CalTech Physicists Propose Innovative New Experiment for Detecting Dark Matter

Dark Matter Concept

Physicists have proposed a new way to detect lighter-weight dark matter particles using a type of quasiparticle called a magnon.

Thinking Small: New Ideas in the Search for Dark Matter

Since the 1980s, researchers have been running experiments in search of particles that make up dark matter, an invisible substance that permeates our galaxy and universe. Coined dark matter because it gives off no light, this substance, which constitutes more than 80 percent of matter in our universe, has been shown repeatedly to influence ordinary matter through its gravity.
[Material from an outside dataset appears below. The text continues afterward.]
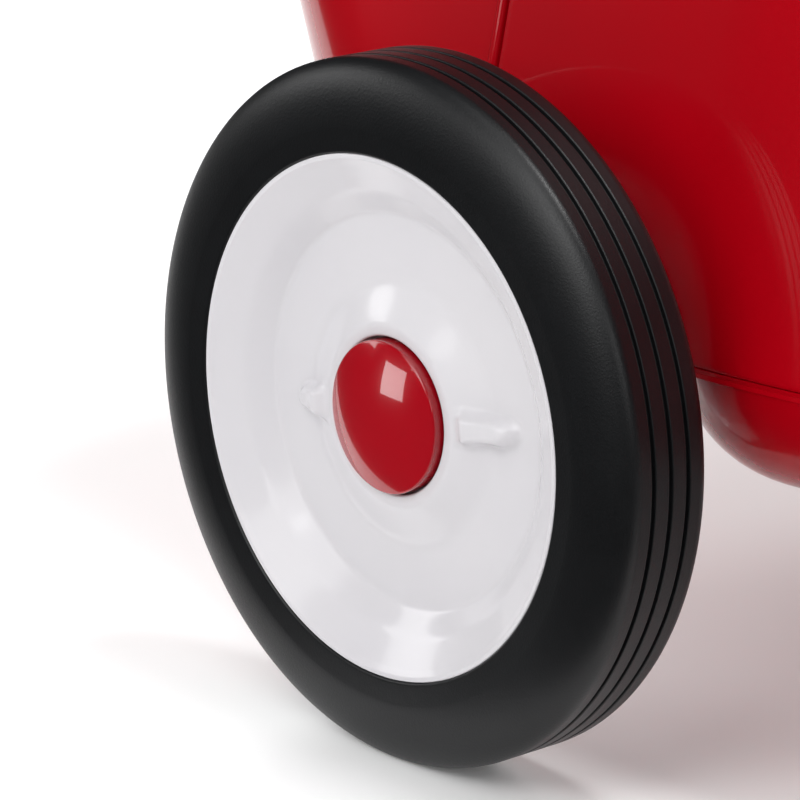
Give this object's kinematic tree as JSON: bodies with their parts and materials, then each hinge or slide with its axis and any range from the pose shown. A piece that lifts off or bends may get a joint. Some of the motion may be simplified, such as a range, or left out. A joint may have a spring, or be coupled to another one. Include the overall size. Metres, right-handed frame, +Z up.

Scientists know it is out there but do not know what it is.

So researchers at Caltech, led by Kathryn Zurek, a professor of theoretical physics, have gone back to the drawing board to think of new ideas. They have been looking into the possibility that dark matter is made up of “hidden sector” particles, which are lighter than particles proposed previously, and could, in theory, be found using small, underground tabletop devices. In contrast, scientists are searching for heavier dark matter candidates called WIMPs (weakly interacting massive particles) using large-scale experiments such as XENON, which is installed underground in a 70,000-gallon (265-cubic-meter) tank of water in Italy.
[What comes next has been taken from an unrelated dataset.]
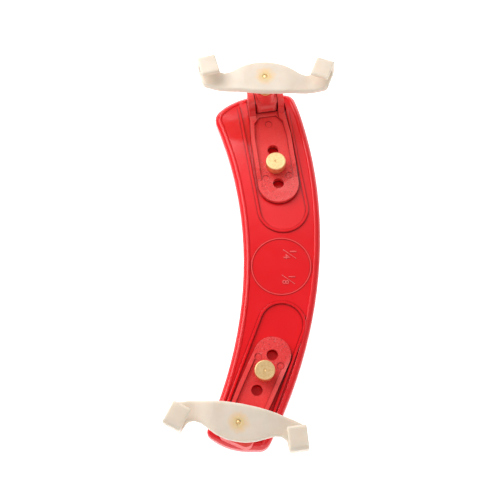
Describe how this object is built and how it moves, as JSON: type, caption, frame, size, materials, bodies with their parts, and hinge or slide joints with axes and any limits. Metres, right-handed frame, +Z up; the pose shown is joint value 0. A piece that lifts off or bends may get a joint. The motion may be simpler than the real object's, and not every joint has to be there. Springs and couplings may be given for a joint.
{
  "type": "violin shoulder rest",
  "caption": "Arched red violin shoulder rest with two brackets held by brass thumb screws and folding rubber forks that grip the violin's edge.",
  "frame": {"origin": "bottom centre of the bounding box, on the surface that the pad stands on", "axes": "+Y along the rest towards its wide shoulder end, +X to the side that the plate bows to, +Z up towards the violin"},
  "size_m": [0.0704, 0.1714, 0.0433],
  "materials": {
    "red_plastic": "glossy moulded red",
    "bracket_plastic": "satin moulded red with a fine grain",
    "brass": "turned and knurled brass",
    "pin_steel": "ground",
    "core_plastic": "natural nylon",
    "fork_rubber": "cream translucent rubber, satin",
    "pad_foam": "closed-cell black foam"
  },
  "bodies": {
    "base": {"base_plate": "red_plastic", "foam_pad": "pad_foam", "shoulder_screw_insert": "brass", "chest_screw_insert": "brass"},
    "shoulder_bracket": {"shoulder_bracket": "bracket_plastic", "shoulder_hinge_pin": "pin_steel"},
    "shoulder_screw_shank": {"shoulder_thumb_screw": "brass"},
    "shoulder_screw_head": {"shoulder_thumb_screw_head": "brass"},
    "shoulder_block": {"shoulder_swivel_block": "bracket_plastic", "shoulder_post_bush": "brass"},
    "shoulder_post": {"shoulder_post": "brass"},
    "shoulder_fork": {"shoulder_fork_core": "core_plastic", "shoulder_fork_cover": "fork_rubber"},
    "chest_bracket": {"chest_bracket": "bracket_plastic", "chest_hinge_pin": "pin_steel"},
    "chest_screw_shank": {"chest_thumb_screw": "brass"},
    "chest_screw_head": {"chest_thumb_screw_head": "brass"},
    "chest_block": {"chest_swivel_block": "bracket_plastic", "chest_post_bush": "brass"},
    "chest_post": {"chest_post": "brass"},
    "chest_fork": {"chest_fork_core": "core_plastic", "chest_fork_cover": "fork_rubber"}
  },
  "joints": [
    {"name": "shoulder_bracket_swivel", "type": "hinge", "parent": "base", "child": "shoulder_bracket", "pos_m": [0.01018, 0.04331, 0.0164], "axis": [0, 0.0661, 0.9978], "range_deg": [-0.7, 4]},
    {"name": "shoulder_screw_rise", "type": "slide", "parent": "base", "child": "shoulder_screw_shank", "axis": [0, 0.0661, 0.9978], "range_m": [0, 0.0035]},
    {"name": "shoulder_screw_turn", "type": "hinge", "parent": "shoulder_screw_shank", "child": "shoulder_screw_head", "pos_m": [0.01018, 0.04331, 0.0164], "axis": [0, 0.0661, 0.9978], "range_deg": [0, 1805]},
    {"name": "shoulder_fold", "type": "hinge", "parent": "shoulder_bracket", "child": "shoulder_block", "pos_m": [0.00591, 0.07325, 0.01903], "axis": [0.9898, 0.1423, -0.0094], "range_deg": [0, 65]},
    {"name": "shoulder_post_rise", "type": "slide", "parent": "shoulder_block", "child": "shoulder_post", "axis": [-0.0137, 0.1605, 0.9869], "range_m": [-0.0016, 0.004]},
    {"name": "shoulder_fork_turn", "type": "hinge", "parent": "shoulder_post", "child": "shoulder_fork", "pos_m": [0.00591, 0.07325, 0.01903], "axis": [-0.0137, 0.1605, 0.9869], "range_deg": [-725, 1805]},
    {"name": "chest_bracket_swivel", "type": "hinge", "parent": "base", "child": "chest_bracket", "pos_m": [0.00519, -0.04754, 0.0161], "axis": [0, -0.0673, 0.9977], "range_deg": [-0.5, 5]},
    {"name": "chest_screw_rise", "type": "slide", "parent": "base", "child": "chest_screw_shank", "axis": [0, -0.0673, 0.9977], "range_m": [0, 0.0035]},
    {"name": "chest_screw_turn", "type": "hinge", "parent": "chest_screw_shank", "child": "chest_screw_head", "pos_m": [0.00519, -0.04754, 0.0161], "axis": [0, -0.0673, 0.9977], "range_deg": [0, 1805]},
    {"name": "chest_fold", "type": "hinge", "parent": "chest_bracket", "child": "chest_block", "pos_m": [-0.00502, -0.07149, 0.01909], "axis": [-0.9184, 0.3946, 0.0266], "range_deg": [0, 55]},
    {"name": "chest_post_rise", "type": "slide", "parent": "chest_block", "child": "chest_post", "axis": [-0.0152, -0.1025, 0.9946], "range_m": [-0.0016, 0.004]},
    {"name": "chest_fork_turn", "type": "hinge", "parent": "chest_post", "child": "chest_fork", "pos_m": [-0.00502, -0.07149, 0.01909], "axis": [-0.0152, -0.1025, 0.9946], "range_deg": [-725, 1805]}
  ],
  "couplings": [
    {"joint": "shoulder_screw_turn", "follows": "shoulder_screw_rise", "rad_per_m": 8976},
    {"joint": "shoulder_fork_turn", "follows": "shoulder_post_rise", "rad_per_m": 7854},
    {"joint": "chest_screw_turn", "follows": "chest_screw_rise", "rad_per_m": 8976},
    {"joint": "chest_fork_turn", "follows": "chest_post_rise", "rad_per_m": 7854}
  ]
}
Ring of Dark Matter Galaxy Cluster

This Hubble Space Telescope composite image shows a ghostly “ring” of dark matter in a galaxy cluster. Credit: NASA, ESA, M.J. Jee and H. Ford (Johns Hopkins University)
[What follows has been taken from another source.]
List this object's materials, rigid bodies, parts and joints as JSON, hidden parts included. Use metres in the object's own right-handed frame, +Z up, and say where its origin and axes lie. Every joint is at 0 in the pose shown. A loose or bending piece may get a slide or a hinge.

“Dark matter is always flowing through us, even in this room,” says Zurek, who first proposed hidden sector particles over a decade ago. “As we move around the center of the galaxy, this steady wind of dark matter mostly goes unnoticed. But we can still take advantage of that source of dark matter, and design new ways to look for rare interactions between the dark matter wind and the detector.”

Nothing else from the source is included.